Since the organ was designed specifically for the chapel, the design work included visits by the Ruffatti team to take careful measurements and test the chapel’s acoustics.
“And then we began to talk about what the organ needed to do,” Tenney said. “A seminary organ is particular in that it has to serve the needs of the seminary community, which are a little bit different than the needs of a parish or a cathedral in that we celebrate the Divine Office every day. Michela is an architect by training, and she designed all the physical parts. She was the one who had to say, ‘How can we fit this into this?’ And the artistic part came when she designed the case, which is very beautiful. Ideally, it will look like something that’s always been there, and it’s going to be there for the next 100 years.”
After getting three proposals, the seminary chose Fratelli Ruffatti based on its history and workmanship, Tenney said.
“There’s was by far the best and most comprehensive,” Tenney said. “For lack of a better term, we got the best organ for the dollar. It’s just the finest quality instrument that you ever could conceive of. They’ve been building organs there for 200 years. It’s an amazing family operation.”
The French-style organ has a rank of trumpet pipes that creates “a very powerful, incisive tone.”
“We actually named it the ‘Cor de Wehner’ (the Horn of Wehner), in tribute to Father Wehner,” Tenney said, laughing. “It’s the loudest, most commanding stop on the organ.”
Archbishop gets a notch
The principal pipe – a 16-foot alloy of tin and lead – has an etching on its mouth in honor of Archbishop Gregory Aymond, the 14th metropolitan archbishop of New Orleans.
Ruffatti said the pipe-making is a delicate process that goes back centuries and involves a team of artisans to create a work of musical art.
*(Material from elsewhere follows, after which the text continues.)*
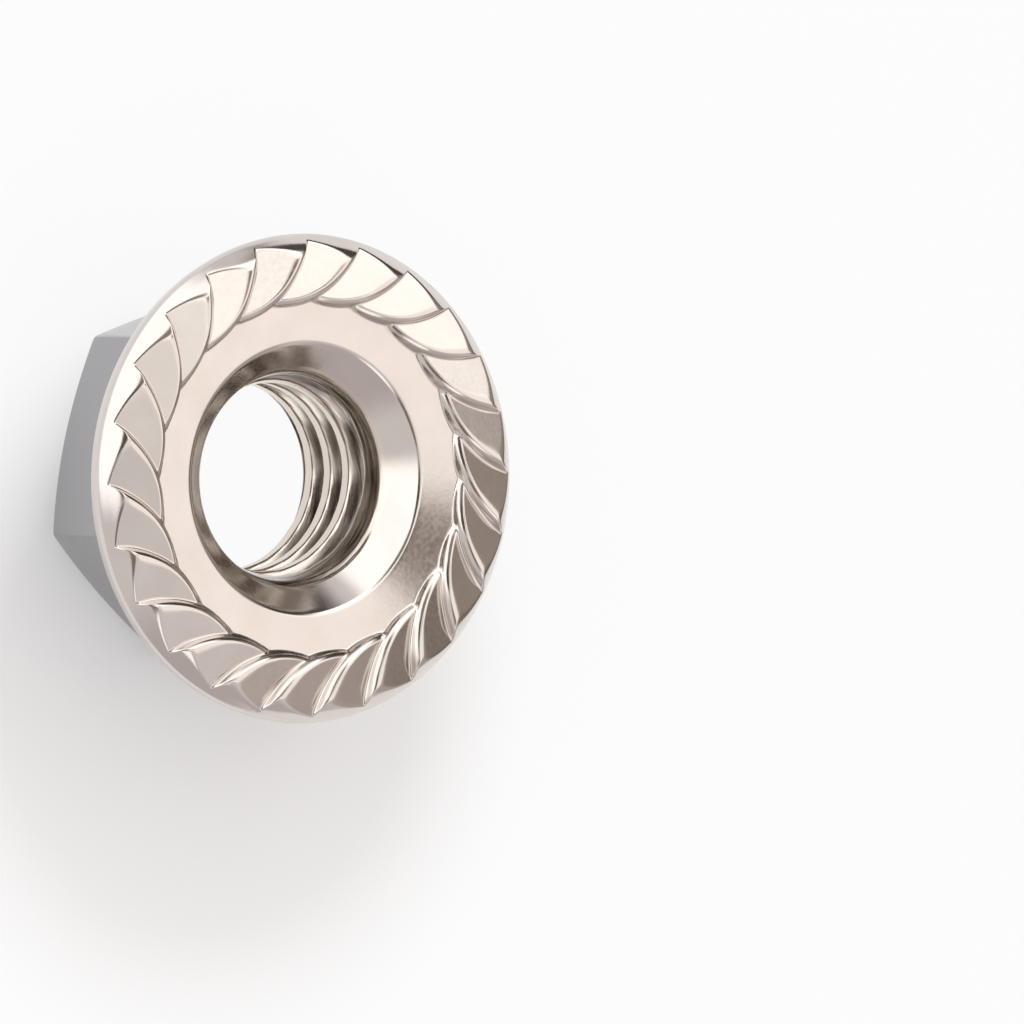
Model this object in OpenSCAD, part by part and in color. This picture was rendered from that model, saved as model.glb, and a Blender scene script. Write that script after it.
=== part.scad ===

“The pipes are made of an alloy of lead and tin – in different percentages – according to the type of sound they have to produce,” Ruffatti said. “The higher the lead content, the softer the sound. The flute, for example, has a higher lead content, while the principals (pipes) will have a high tin content. They need a more brilliant sound.
“Even the very large pipes, they are rolled by hand,” she added. “They are placed on a mold and seven people at the same time along the length of the pipe will turn it around.”
The pipes range in size from 16 feet to the size of a lead pencil, Ruffatti said.
The nomenclature of many of the organ’s 50 stops will be in French. Even though the Fratelli Ruffatti company is based in Italy, its team has spent decades studying pipe scales – the dimensions of organ pipes from historic instruments – “in an attempt to recreate those sounds that are very famous from the French organ-building school,” Tenney said.
Additional good news is that the original Moller organ will find a new home in the Diocese of Lake Charles, Tenney said.
The Oratory of St. Francis de Sales in Sulphur, Louisiana, is being erected in a previously closed church and has agreed to refurbish the organ for its new space.
Tenney said Lake Charles Bishop Glen John Provost was a former student organist at the Pontifical North American College in Rome.
Current Notre Dame Seminary rector-president Father Joshua Rodrigue also is an organist.
Father Rodrigue said his third-floor bedroom is located adjacent to the chapel’s choir loft. He is curious about what the sound will be like at such close quarters.
“Michela said we’re going to have to put some time restraints on the guys – that they can’t play the bombard pipes after a certain time,” Father Rodrigue said. “It will be interesting to hear what happens when it is all full out. If the guys accidentally sleep in for Mass, they’ll know they’ve missed Mass if they hear the organ rattling their room.”